Given the nature of his work, it is inevitable for it to inspire comparisons with Marcel Duchamp, Andy Warhol, Joseph Cornell, even Jasper Johns, not to mention Cage. Yet it is important to remember that Ray had been a student of Albers. The very first work we encounter at the Whitney is a dazzling abstract painting, Calm Center (circa 1951), which not only serves as a reminder of Albers’ teaching but, in the remarkable anthology of abstractionist ideas that this painting encompasses, brilliantly anticipates on a miniature scale developments in abstract painting that were not seen on a larger scale until much later–in the paintings of Frank Stella, Kenneth Noland, Ellsworth Kelly and a good many other practitioners of hard edge, color field and Minimalist art. When he made his decision to drop out of the competition for big and bigger paintings, it wasn’t because Ray lacked the talent to pursue such a course. It was his preference to remain marginal.
Even so, within the more intimate dimensions of the art he did produce, his best work is often to be found in the purely abstract collages and assemblages he created. A painted wood abstract construction like Balshazzar’s Feast (1964) is, to my taste, worth more than all the Elvis and Jimmy Dean collages put together. But then, of course, I have never myself been a big believer in the sainthood of such figures, or indeed, in the sainthood of celebrity.
Like many contemporary museum exhibitions these days, Ray Johnson: Correspondences is far too big for its subject–it numbers more than 150 items, not every one of which is a compelling experience. Yet I don’t begrudge Ray his posthumous moment in the limelight.

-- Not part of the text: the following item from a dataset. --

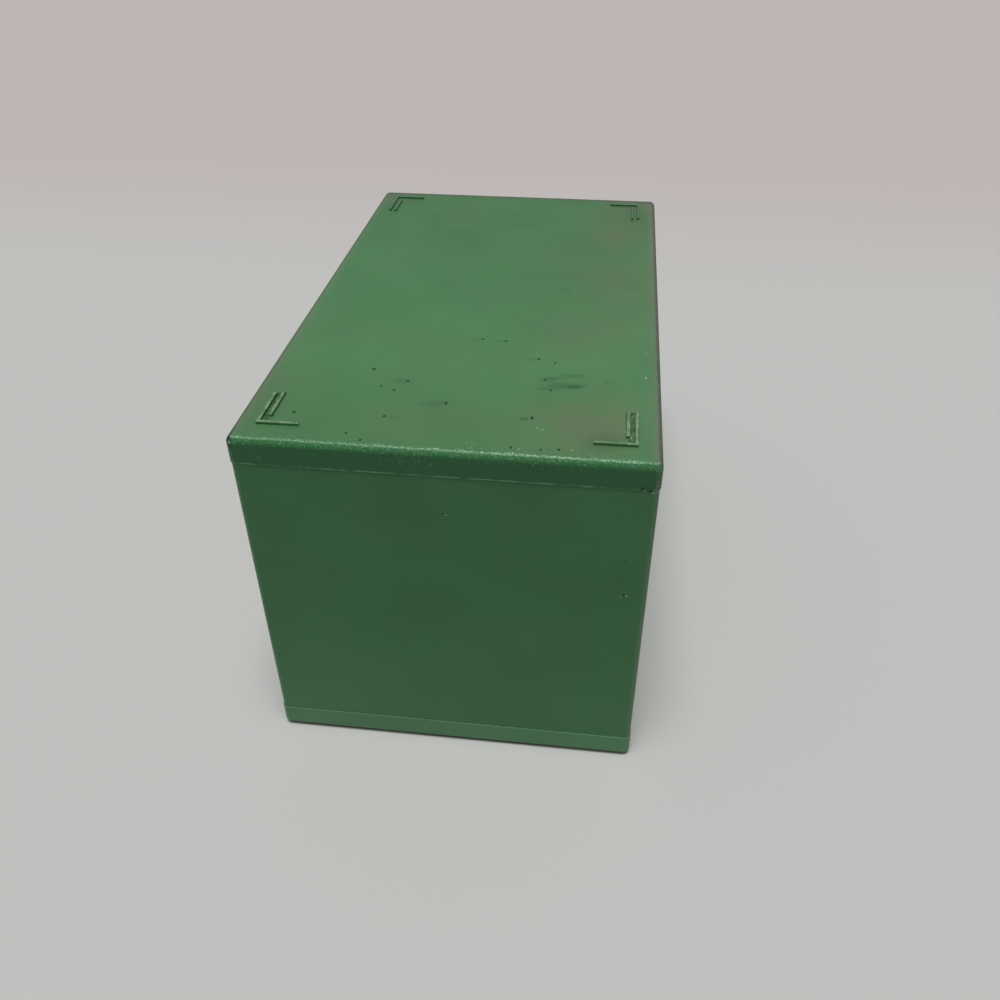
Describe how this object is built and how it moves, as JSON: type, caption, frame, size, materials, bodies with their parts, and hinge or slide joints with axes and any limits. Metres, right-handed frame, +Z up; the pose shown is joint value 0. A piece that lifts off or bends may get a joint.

As he himself might have said–and often did say on occasion–we’ve all seen a lot worse at the Whitney.
The exhibit, which remains on view at the Whitney through March 21, was organized by Donna De Salvo for the Wexner Center for the Arts at Ohio State University in Columbus, and will be seen there from Jan. 29 to April 16 in the year 2000. As a final touch of irony, a 224-page monograph on the show has been announced for publication in the early spring of this year.